_Task goal_. Copy every line, exactly and only, from the line containing "Write part 2" to the line containing "return points", both lines included.

_Exercise material_.
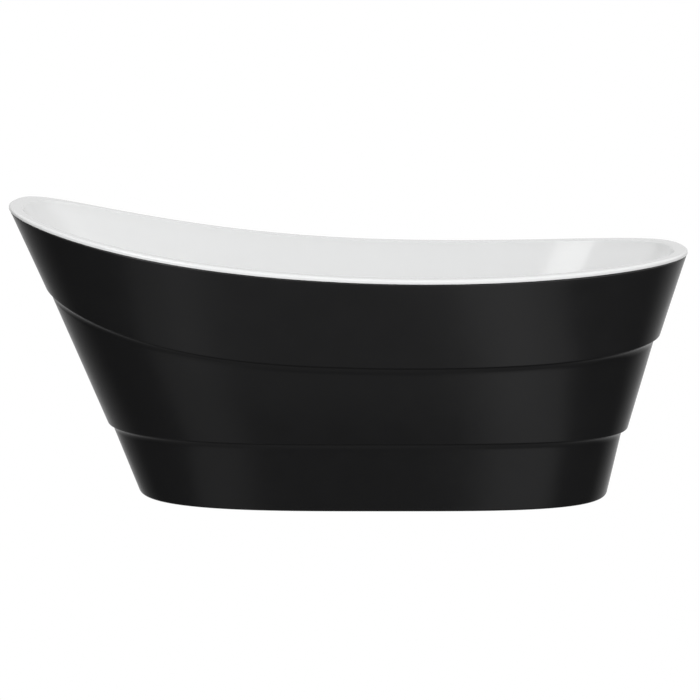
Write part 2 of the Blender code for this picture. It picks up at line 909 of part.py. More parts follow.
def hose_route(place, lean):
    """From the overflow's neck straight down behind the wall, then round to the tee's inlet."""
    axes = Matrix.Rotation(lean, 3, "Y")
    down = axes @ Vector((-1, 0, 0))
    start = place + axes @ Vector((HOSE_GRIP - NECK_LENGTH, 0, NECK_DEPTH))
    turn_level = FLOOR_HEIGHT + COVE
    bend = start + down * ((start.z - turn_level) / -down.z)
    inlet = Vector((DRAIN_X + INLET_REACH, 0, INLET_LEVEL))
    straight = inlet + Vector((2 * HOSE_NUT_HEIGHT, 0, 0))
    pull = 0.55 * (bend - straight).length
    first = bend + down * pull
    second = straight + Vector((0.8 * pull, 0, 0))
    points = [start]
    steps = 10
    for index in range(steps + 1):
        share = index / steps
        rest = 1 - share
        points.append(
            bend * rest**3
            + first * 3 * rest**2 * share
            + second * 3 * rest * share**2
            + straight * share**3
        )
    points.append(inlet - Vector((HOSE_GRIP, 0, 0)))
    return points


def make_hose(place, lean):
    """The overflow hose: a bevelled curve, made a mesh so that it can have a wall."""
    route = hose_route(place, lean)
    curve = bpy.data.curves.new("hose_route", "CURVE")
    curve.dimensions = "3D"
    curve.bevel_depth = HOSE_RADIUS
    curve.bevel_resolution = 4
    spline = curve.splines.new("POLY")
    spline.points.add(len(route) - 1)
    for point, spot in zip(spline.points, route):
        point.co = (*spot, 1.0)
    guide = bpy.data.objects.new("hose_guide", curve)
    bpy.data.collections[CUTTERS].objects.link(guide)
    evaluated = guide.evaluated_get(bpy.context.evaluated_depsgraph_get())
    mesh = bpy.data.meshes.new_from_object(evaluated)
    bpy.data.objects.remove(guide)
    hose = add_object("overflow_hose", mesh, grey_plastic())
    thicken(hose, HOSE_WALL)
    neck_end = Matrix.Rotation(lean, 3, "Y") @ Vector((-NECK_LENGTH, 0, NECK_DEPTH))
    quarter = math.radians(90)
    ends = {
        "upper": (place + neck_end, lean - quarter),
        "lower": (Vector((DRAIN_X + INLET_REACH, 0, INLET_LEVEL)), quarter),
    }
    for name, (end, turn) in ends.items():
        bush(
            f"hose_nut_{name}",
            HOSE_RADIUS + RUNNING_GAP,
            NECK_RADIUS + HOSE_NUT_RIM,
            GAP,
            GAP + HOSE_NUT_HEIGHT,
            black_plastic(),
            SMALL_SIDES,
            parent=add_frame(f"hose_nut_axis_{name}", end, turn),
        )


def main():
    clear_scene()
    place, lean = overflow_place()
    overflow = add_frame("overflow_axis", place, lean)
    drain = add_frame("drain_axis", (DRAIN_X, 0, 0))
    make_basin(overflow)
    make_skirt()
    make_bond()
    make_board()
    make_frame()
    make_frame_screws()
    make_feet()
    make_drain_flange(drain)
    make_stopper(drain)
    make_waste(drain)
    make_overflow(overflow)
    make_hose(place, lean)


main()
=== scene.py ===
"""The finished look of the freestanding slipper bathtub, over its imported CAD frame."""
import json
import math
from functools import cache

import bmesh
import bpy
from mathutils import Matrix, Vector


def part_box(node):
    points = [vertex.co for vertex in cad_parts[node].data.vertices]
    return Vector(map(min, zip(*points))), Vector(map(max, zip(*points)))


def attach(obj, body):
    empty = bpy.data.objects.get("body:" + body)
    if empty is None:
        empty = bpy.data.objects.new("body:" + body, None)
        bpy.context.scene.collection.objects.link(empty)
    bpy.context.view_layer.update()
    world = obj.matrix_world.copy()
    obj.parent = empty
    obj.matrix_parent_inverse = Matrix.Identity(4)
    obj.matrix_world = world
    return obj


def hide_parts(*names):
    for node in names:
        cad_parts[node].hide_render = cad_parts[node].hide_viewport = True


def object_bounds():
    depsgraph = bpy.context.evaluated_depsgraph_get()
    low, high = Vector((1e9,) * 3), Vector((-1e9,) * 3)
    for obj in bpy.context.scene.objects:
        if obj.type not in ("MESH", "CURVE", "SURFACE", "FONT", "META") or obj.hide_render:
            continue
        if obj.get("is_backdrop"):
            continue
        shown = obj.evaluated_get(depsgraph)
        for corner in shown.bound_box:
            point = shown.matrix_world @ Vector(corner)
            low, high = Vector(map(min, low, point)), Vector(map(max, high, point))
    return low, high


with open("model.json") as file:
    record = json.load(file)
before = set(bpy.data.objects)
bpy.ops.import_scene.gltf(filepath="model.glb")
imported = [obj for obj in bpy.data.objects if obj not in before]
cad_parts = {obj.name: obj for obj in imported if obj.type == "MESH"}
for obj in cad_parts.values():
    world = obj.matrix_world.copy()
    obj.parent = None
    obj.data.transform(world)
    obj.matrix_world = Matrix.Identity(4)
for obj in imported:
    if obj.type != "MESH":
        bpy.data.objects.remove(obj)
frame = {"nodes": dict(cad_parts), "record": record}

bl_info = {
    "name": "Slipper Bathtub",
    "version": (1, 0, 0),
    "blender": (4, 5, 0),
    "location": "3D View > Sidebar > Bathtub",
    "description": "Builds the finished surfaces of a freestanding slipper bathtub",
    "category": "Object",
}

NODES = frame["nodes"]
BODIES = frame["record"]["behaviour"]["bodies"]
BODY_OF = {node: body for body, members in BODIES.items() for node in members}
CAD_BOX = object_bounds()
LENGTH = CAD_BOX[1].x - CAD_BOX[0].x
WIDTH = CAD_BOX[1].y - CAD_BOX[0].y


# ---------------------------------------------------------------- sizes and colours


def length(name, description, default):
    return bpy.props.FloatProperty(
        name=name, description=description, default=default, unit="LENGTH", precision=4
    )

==

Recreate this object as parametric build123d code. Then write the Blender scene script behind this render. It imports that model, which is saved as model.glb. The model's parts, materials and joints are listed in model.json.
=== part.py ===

_Task result_.
Write part 2 of the Blender code for this picture. It picks up at line 909 of part.py. More parts follow.
def hose_route(place, lean):
    """From the overflow's neck straight down behind the wall, then round to the tee's inlet."""
    axes = Matrix.Rotation(lean, 3, "Y")
    down = axes @ Vector((-1, 0, 0))
    start = place + axes @ Vector((HOSE_GRIP - NECK_LENGTH, 0, NECK_DEPTH))
    turn_level = FLOOR_HEIGHT + COVE
    bend = start + down * ((start.z - turn_level) / -down.z)
    inlet = Vector((DRAIN_X + INLET_REACH, 0, INLET_LEVEL))
    straight = inlet + Vector((2 * HOSE_NUT_HEIGHT, 0, 0))
    pull = 0.55 * (bend - straight).length
    first = bend + down * pull
    second = straight + Vector((0.8 * pull, 0, 0))
    points = [start]
    steps = 10
    for index in range(steps + 1):
        share = index / steps
        rest = 1 - share
        points.append(
            bend * rest**3
            + first * 3 * rest**2 * share
            + second * 3 * rest * share**2
            + straight * share**3
        )
    points.append(inlet - Vector((HOSE_GRIP, 0, 0)))
    return points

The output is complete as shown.